◆ **STATED EXERCISE**: Restate word for word the lines beginning at the one that contains "return sheet.cut(pockets)" and ending at the one that contains "low, high = Vector((1e9,)"; include both and nothing else.

····················

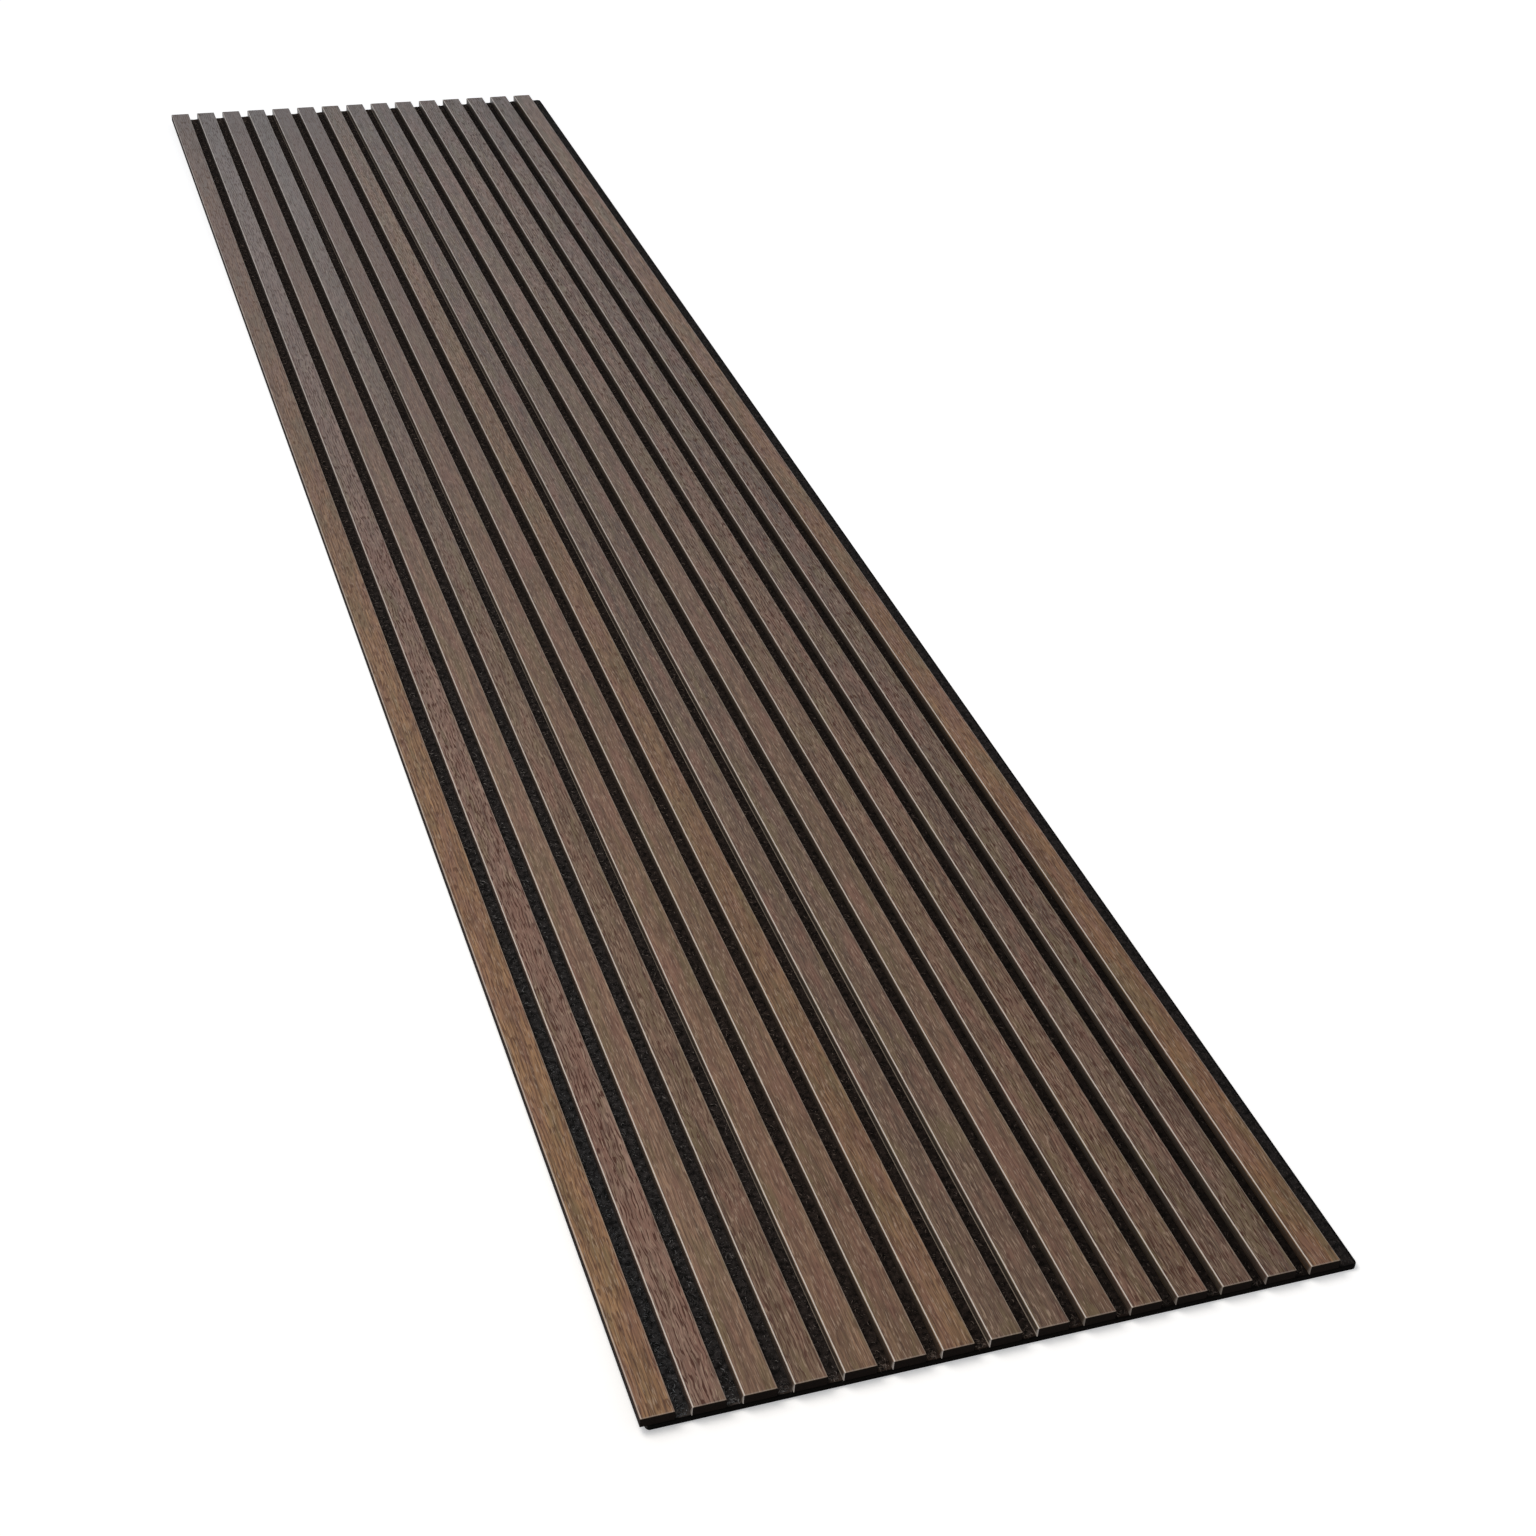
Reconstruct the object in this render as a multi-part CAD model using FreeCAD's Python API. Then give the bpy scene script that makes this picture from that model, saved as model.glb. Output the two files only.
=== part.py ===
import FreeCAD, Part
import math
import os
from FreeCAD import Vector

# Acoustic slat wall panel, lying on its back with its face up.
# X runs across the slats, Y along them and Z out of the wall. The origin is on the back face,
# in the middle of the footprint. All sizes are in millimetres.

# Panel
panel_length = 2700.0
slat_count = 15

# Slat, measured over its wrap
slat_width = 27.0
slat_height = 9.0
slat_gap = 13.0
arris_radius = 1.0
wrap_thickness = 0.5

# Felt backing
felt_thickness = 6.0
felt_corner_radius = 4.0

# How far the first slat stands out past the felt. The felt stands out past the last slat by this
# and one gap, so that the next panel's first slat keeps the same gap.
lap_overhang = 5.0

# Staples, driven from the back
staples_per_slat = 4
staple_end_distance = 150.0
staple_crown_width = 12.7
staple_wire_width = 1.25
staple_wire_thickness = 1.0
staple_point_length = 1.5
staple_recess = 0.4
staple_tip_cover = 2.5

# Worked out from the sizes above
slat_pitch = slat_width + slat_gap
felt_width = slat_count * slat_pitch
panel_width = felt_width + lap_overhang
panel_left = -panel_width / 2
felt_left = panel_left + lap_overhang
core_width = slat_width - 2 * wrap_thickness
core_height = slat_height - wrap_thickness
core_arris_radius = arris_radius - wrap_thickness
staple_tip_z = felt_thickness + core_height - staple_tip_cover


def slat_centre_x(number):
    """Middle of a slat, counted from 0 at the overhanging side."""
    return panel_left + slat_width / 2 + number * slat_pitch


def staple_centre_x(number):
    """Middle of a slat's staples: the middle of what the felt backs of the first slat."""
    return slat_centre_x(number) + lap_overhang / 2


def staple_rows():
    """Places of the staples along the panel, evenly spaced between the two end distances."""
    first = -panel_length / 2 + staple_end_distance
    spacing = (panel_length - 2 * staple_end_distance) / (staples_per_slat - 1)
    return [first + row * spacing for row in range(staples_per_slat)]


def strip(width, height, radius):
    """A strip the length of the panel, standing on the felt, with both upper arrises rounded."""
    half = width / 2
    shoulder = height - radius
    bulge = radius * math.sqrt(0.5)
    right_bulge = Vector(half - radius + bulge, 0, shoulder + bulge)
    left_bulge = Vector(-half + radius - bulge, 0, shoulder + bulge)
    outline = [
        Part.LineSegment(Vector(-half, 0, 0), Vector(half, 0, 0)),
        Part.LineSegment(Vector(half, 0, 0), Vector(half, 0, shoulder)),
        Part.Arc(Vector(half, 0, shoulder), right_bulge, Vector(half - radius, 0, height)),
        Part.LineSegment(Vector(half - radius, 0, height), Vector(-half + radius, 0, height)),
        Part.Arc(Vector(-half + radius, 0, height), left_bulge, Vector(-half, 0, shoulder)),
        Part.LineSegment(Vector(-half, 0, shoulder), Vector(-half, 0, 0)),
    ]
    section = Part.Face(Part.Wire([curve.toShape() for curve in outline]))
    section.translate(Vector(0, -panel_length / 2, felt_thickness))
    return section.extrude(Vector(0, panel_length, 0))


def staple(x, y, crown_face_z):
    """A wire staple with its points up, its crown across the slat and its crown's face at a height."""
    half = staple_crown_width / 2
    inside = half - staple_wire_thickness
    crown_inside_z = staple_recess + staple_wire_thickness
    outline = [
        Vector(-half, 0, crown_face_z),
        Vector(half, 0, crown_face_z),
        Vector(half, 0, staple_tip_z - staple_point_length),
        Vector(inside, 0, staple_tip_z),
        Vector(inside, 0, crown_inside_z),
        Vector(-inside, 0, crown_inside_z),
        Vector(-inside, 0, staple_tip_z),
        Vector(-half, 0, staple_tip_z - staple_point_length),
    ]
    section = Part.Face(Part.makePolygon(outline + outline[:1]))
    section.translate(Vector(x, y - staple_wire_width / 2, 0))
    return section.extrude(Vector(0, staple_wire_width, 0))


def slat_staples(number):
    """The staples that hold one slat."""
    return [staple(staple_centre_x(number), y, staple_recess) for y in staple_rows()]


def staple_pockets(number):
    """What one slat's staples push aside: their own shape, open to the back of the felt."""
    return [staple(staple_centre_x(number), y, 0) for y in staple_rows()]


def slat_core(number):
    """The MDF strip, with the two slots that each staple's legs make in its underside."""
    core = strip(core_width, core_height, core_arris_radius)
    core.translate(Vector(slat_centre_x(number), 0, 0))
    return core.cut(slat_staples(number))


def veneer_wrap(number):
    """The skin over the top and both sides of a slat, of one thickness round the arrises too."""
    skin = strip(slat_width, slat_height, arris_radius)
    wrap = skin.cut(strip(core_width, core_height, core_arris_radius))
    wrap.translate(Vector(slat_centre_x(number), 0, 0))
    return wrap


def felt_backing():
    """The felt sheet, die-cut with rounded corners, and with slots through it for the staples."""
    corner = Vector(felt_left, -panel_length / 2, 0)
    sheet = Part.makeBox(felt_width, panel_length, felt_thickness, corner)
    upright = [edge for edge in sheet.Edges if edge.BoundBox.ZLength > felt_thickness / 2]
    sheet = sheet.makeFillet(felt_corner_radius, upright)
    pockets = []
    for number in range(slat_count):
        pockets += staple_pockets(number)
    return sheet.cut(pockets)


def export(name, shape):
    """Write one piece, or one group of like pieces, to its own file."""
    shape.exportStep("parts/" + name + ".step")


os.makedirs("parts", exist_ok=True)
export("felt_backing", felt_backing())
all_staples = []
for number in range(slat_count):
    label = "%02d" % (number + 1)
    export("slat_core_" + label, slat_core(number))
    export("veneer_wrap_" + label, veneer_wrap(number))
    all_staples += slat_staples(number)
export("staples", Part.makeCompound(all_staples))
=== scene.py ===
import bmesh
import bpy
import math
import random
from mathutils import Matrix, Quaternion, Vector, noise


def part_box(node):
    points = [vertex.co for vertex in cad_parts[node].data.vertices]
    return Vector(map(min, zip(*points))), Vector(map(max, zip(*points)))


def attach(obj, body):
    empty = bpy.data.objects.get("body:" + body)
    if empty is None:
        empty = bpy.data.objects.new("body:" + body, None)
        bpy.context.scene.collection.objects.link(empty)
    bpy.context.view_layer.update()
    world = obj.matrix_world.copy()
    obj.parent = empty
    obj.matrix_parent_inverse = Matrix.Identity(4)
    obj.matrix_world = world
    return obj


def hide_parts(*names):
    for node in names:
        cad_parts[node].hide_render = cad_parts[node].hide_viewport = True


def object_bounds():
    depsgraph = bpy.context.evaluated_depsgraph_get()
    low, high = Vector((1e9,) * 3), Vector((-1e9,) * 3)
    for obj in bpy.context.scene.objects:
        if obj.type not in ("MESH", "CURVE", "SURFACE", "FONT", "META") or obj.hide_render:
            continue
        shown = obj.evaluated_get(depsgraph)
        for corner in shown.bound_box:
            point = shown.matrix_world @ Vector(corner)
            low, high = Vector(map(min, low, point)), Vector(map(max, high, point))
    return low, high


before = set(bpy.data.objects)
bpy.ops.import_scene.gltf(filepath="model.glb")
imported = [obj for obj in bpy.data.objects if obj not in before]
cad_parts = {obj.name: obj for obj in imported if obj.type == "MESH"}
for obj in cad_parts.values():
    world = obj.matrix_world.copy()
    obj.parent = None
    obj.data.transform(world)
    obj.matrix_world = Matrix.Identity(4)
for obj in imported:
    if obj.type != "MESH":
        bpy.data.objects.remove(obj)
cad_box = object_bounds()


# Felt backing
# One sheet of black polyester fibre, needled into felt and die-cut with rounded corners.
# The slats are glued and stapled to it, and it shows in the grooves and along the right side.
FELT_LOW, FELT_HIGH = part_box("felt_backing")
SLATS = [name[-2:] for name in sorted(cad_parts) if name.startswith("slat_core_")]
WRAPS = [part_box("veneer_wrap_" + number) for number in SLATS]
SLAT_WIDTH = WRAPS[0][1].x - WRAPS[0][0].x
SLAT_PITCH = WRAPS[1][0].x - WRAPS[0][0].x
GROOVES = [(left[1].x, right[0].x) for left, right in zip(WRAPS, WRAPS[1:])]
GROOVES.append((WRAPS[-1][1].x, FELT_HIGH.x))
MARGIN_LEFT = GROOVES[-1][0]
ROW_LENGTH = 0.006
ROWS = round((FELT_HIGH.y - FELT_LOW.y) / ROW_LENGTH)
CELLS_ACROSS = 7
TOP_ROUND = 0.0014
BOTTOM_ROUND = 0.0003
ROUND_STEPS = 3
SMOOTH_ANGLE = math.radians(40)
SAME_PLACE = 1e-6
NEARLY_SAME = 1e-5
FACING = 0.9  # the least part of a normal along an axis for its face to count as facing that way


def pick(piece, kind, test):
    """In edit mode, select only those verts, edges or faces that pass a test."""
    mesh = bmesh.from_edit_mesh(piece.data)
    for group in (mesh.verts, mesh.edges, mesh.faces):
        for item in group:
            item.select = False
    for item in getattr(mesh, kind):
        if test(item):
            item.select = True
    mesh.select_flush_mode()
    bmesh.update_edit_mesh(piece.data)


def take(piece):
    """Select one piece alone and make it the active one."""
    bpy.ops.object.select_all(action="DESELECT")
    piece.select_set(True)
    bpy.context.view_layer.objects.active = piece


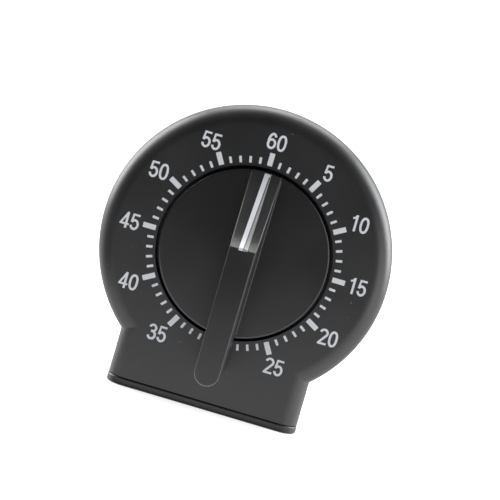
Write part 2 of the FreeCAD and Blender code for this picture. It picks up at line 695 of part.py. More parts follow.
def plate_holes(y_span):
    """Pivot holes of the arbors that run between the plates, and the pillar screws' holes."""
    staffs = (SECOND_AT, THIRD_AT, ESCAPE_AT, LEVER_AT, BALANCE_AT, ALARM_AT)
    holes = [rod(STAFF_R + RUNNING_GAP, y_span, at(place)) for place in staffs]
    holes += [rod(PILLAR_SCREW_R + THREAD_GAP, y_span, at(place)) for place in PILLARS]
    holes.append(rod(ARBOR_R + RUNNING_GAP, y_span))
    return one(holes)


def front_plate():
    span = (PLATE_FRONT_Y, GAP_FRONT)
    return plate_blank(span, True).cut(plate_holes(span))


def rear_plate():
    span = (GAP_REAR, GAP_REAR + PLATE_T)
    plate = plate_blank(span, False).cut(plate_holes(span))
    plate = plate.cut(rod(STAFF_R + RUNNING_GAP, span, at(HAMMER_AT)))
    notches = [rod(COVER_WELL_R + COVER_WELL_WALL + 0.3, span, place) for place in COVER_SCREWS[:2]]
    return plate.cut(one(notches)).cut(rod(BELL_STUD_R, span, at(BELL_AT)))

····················

◆ **FINAL ANSWER**:
    return sheet.cut(pockets)


def export(name, shape):
    """Write one piece, or one group of like pieces, to its own file."""
    shape.exportStep("parts/" + name + ".step")


os.makedirs("parts", exist_ok=True)
export("felt_backing", felt_backing())
all_staples = []
for number in range(slat_count):
    label = "%02d" % (number + 1)
    export("slat_core_" + label, slat_core(number))
    export("veneer_wrap_" + label, veneer_wrap(number))
    all_staples += slat_staples(number)
export("staples", Part.makeCompound(all_staples))
=== scene.py ===
import bmesh
import bpy
import math
import random
from mathutils import Matrix, Quaternion, Vector, noise


def part_box(node):
    points = [vertex.co for vertex in cad_parts[node].data.vertices]
    return Vector(map(min, zip(*points))), Vector(map(max, zip(*points)))


def attach(obj, body):
    empty = bpy.data.objects.get("body:" + body)
    if empty is None:
        empty = bpy.data.objects.new("body:" + body, None)
        bpy.context.scene.collection.objects.link(empty)
    bpy.context.view_layer.update()
    world = obj.matrix_world.copy()
    obj.parent = empty
    obj.matrix_parent_inverse = Matrix.Identity(4)
    obj.matrix_world = world
    return obj


def hide_parts(*names):
    for node in names:
        cad_parts[node].hide_render = cad_parts[node].hide_viewport = True


def object_bounds():
    depsgraph = bpy.context.evaluated_depsgraph_get()
    low, high = Vector((1e9,) * 3), Vector((-1e9,) * 3)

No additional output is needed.